O que vem a seguir é um duro processo de restauração de confiança que será sempre mais difícil do que se tivesse havido a gestão de uma verdade contada numa primeira instância", esclarece Rita de Castro. A terapeuta Fernanda Salvaterra destaca a deceção e a desconfiança como o desfecho final de uma mentira ou omissão. "Reconstruir a confiança é muito difícil. É mesmo quase impossível manter a confiança como estava. Este é um trabalho que se faz em terapia: entendo o que aconteceu e porque aconteceu. São duas pessoas no processo e não há culpas solitárias. É importante analisar-se porque é que um dos membros sentiu necessidade de procurar outra pessoa…"
Em última instância e conforme explicou à Madame Figaro a autora do livro Le Mensonge Dans Le Couple, é sempre mais cansativo mentir que contar a verdade: "Quando mentimos, muitas coisas acontecem na nossa cabeça. O lobo frontal (responsável pela reflexão e planeamento), o cerebelo (envolvido na realização de tarefas) e o córtex parietal (envolvido na gestão da memória) estão em pleno andamento porque, na realidade, o nosso cérebro é formatado para dizer a verdade. Mentir requer esforço. É preciso preparar a mentira para não se contradizer." Feitas as contas à vida em casal, o que é mais importante fazer quando o objetivo é agradar ao par? Depende dos casos. Depende do grau da mentira. Depende… Tivesse eu escondido à minha amiga o "encontro imediato de terceiro grau" com o seu mais-que-tudo, no Chiado, ela teria poupado alguma voz, stress desnecessário e um novo cabelo branco? Talvez. Mas faria sentido escondê-lo? Provavelmente, não. Afinal, ele não estava a fazer nada de mal. Já ela criaria todos os "filmes" do mundo, qual candidata a Óscar para melhor argumento original, perdão, adaptado.

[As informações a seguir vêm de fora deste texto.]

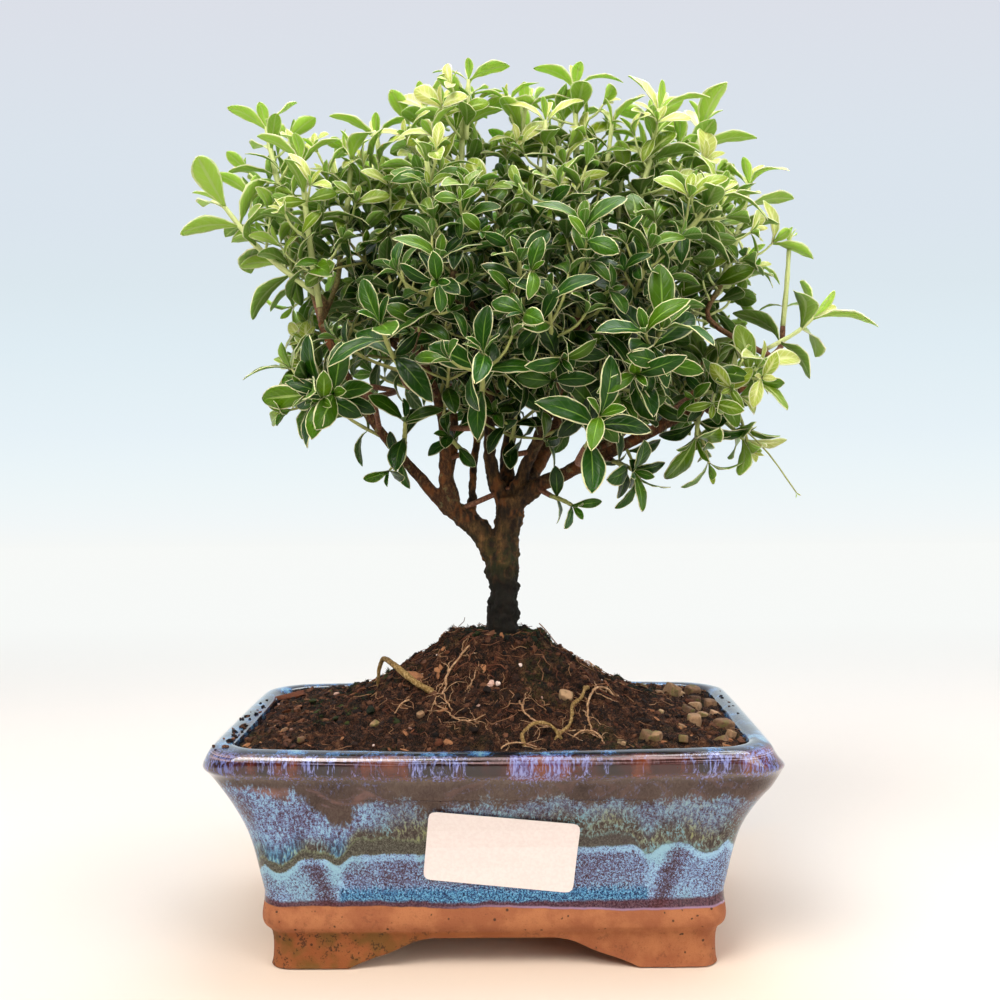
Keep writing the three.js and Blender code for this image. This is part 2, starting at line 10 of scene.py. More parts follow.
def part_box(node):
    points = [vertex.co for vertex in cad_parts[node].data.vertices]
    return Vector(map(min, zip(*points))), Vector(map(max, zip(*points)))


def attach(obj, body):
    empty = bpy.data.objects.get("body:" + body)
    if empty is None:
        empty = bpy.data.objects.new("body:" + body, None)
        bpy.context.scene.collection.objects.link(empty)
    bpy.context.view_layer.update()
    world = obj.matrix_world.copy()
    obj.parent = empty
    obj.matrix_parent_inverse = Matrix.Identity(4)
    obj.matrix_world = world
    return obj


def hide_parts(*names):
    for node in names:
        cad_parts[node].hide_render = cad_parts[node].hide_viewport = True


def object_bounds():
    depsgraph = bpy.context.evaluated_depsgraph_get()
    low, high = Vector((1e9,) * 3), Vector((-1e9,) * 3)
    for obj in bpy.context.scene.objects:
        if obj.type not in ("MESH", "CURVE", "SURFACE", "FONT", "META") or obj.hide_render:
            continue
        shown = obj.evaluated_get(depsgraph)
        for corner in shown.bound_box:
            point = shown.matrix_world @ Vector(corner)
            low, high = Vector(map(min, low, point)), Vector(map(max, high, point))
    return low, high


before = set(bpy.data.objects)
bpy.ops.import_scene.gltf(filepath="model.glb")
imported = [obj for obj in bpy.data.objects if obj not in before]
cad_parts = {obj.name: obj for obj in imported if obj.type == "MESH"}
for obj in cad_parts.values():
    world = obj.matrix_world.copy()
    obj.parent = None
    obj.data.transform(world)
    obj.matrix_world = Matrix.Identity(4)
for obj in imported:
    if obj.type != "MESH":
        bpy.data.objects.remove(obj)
cad_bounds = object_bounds()

MM = 0.001
TURN = 2 * pi
pot_low, pot_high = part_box("pot")
SHIFT = Vector(((pot_low.x + pot_high.x) / 2, (pot_low.y + pot_high.y) / 2, 0))


# Driving dimensions, the same as the CAD source's.

POT_WALL = [  # height, half of the outer width
    (0, 72.9), (0.5, 72.9), (2, 72.3), (12.2, 72.4), (13.4, 75.2), (17, 75.8), (20.4, 75.2),
    (24, 75), (25.2, 75.3), (34, 76.8), (41, 78.4), (47, 80.4), (54.6, 83.8), (58, 85.6),
    (59.2, 86.2), (65.2, 88.6), (66.2, 90.8), (69.6, 91.6), (72.2, 90.9), (73.2, 89.1),
]
FLARE_LEFT = [  # height, how much further the left side leans out than the long ones
    (0, 0), (24, 0), (34, 0.7), (47, 1.2), (59.2, 2.1), (62.9, 3), (65.2, 3.8), (66.6, 3),
    (68.5, 1.5), (69.6, 0.9), (72, 0.4), (80, 0.3),
]
FLARE_RIGHT = [  # the same for the right side
    (0, 0), (24, 0), (34, 0.7), (47, 1.2), (55, 3), (59.2, 4.6), (62.9, 5.8), (65.2, 5.4),
    (66.6, 2.6), (68.5, 0.2), (69.6, -0.8), (72, -0.8), (80, -0.4),
]
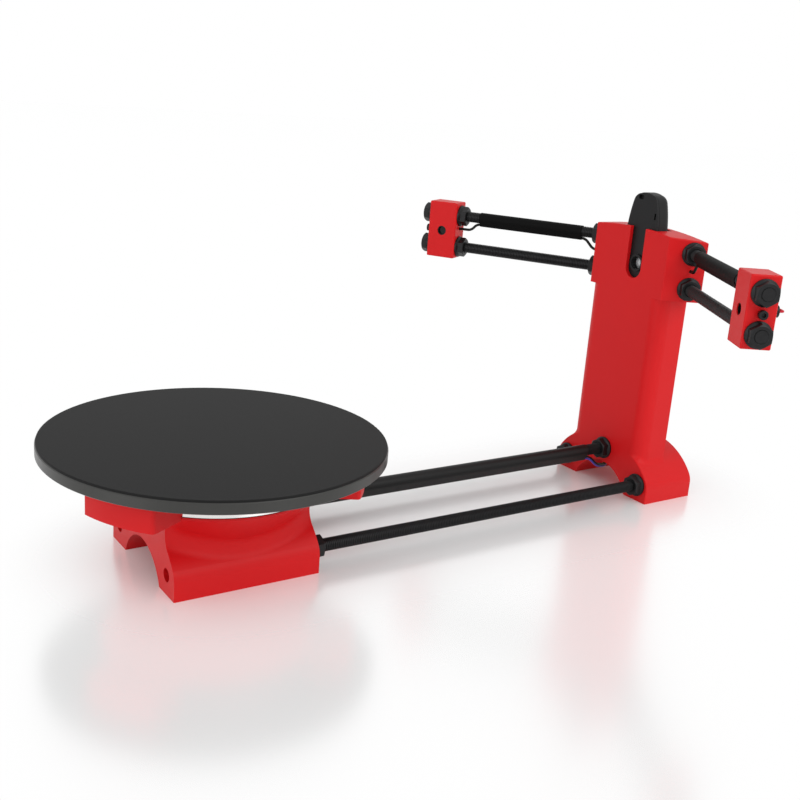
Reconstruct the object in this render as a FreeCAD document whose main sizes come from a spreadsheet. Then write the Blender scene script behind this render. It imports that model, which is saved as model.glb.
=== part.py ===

É mais fácil apanhar um marido mentiroso que um coxo?
De acordo com as terapeutas de casal Rita de Castro e Fernanda Salvaterra, são os homens quem mente pior. "As mulheres omitem mais em questões de pormenor", exemplifica a primeira. Já Fernanda Salvaterra considera que os homens adotam uma comunicação não tão sofisticada, relativamente ao sexo feminino. "São mais facilmente descobertos porque são mais genuínos. As mulheres, por seu turno, são bastante perspicazes na análise dos comportamentos e na evolução dos mesmos. Logo, facilmente apanham o homem na rede da mentira."